Friday, March 06, 2009

65 Years Since the Deportation of the Balkars

In 1944, the Soviet government celebrated International Women's Day by forcibly deporting almost the entire Balkar population to Kazakhstan, Kyrgyzstan and Omsk Oblast in Sibera. A Turkic people closely related to the Karachais, the Balkars lived primarily in the Karbardino-Balkar ASSR located in the Northwest Caucasus. Starting on 8 March 1944 and finishing the following day, the NKVD loaded 37,713 Balkars onto 14 train echelons bound for Central Asia and Siberia (Bugai, doc. 29, pp. 113-114).
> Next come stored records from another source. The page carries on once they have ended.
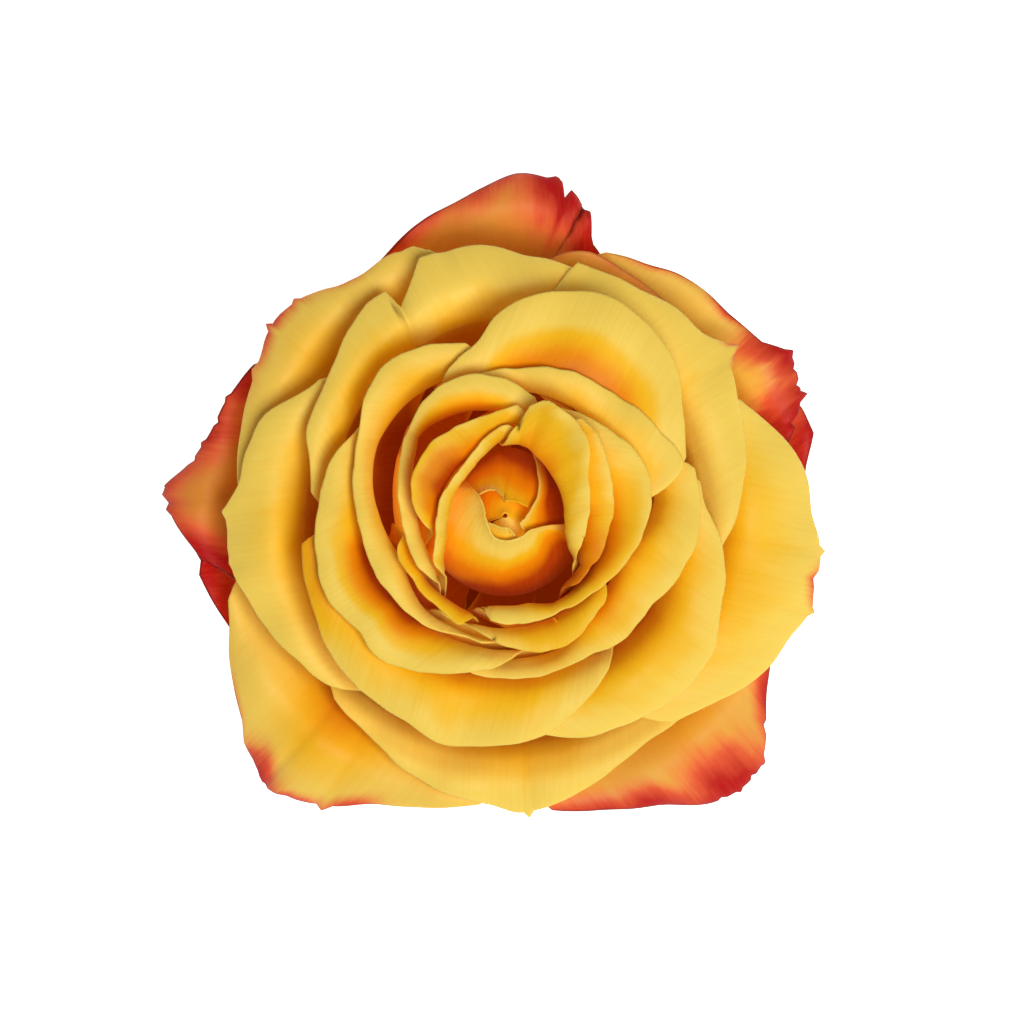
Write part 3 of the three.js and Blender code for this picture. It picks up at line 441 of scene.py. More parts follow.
# Sepals: direction in degrees and midline as [radius, height] points.
FOLDED = [[6.95, -3], [11, -6], [14.4, -9.5], [17, -13.5], [18.6, -17.6], [19.3, 0.3 - HIP_HEIGHT]]
SPREAD = [[6.95, -3], [14, -7.6], [23, -6.6], [31, -2.6], [38, 2.4], [44, 7.4]]
SEPALS = [(188, SPREAD), (260, FOLDED), (332, FOLDED), (44, FOLDED), (116, FOLDED)]

# The stem, hip and cone from the cut end to the tip, as [radius, height].
HIP_OUTLINE = [[3.2, -22], [3.2, -12], [4, -10], [6, -7.4], [6.7, -4.6], [6.5, -2]]
CONE_TIP_RISE = 0.2

# How finely the surfaces are divided. A petal's rows crowd towards the rim.
PROFILE_SAMPLES = 241
PETAL_COLUMNS = 64
PETAL_ROWS = 44
ROW_CROWDING = 1.35
SEPAL_ROWS = 60
SEPAL_COLUMNS = 17
SEPAL_SAMPLES = 400
STEM_SAMPLES = 120
STEM_SIDES = 72
STYLE_SIDES = 16
FILAMENT_ROWS = 14
FILAMENT_SIDES = 8
FLOOR_SIDES = 64

# How a petal widens above its claw, and the rows of its solid, which it widens with.
SEAT_GAP = 0.4
CLAW_WIDTH = 3.0
CLAW_FULLNESS = 1.5
CAD_ROWS = 7
CAD_LEAST_STEP = 0.12

# Long waves that cross the whole flower: height in millimetres, radians a millimetre along x and along y,
# and phase. They grow to their full height at FULL_WAVE_RADIUS.
LONG_WAVES = [(0.30, 0.36, 0.21, 0.7), (0.26, -0.24, 0.38, 2.1), (0.20, 0.47, -0.33, 4.0)]
FULL_WAVE_RADIUS = 20

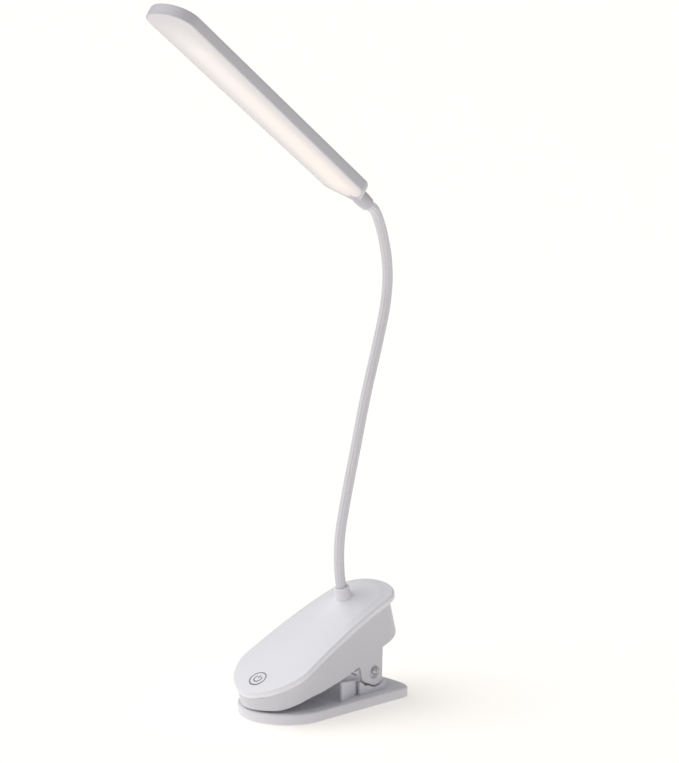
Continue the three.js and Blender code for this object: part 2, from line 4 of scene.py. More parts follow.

The Stalin regime placed the exiled Balkars under special settlement restrictions identical to those that it had imposed upon the deported Russian-Germans, Kalmyks, Karachais, Chechens and Ingush. By October 1946 the Balkar population had been reduced to 32,817 due to deaths from malnutrition and disease (Bugai, doc. 25, pp. 244-245). The Balkars remained confined by the special settlement restrictions until 28 April 1956 (Bugai, doc. 57, p. 273). Only in 1957, however, could they return to their mountain homeland in the Caucasus. During 1957 and 1958, 34,749 Balkars returned home (Bugai, doc. 64, pp. 279-280). The Stalin regime's ethnic cleansing of the Balkars on International Women's Day in 1944 clearly violated the commitment to both women's and workers' rights embodied in the holiday.

Source:

N.F. Bugai, ed., Iosif Stalin - Lavrentiiu Berii: "Ikh nado deportirovat;": Dokumenty, fakty, kommentarii (Moscow: "Druzhba narodov," 1992).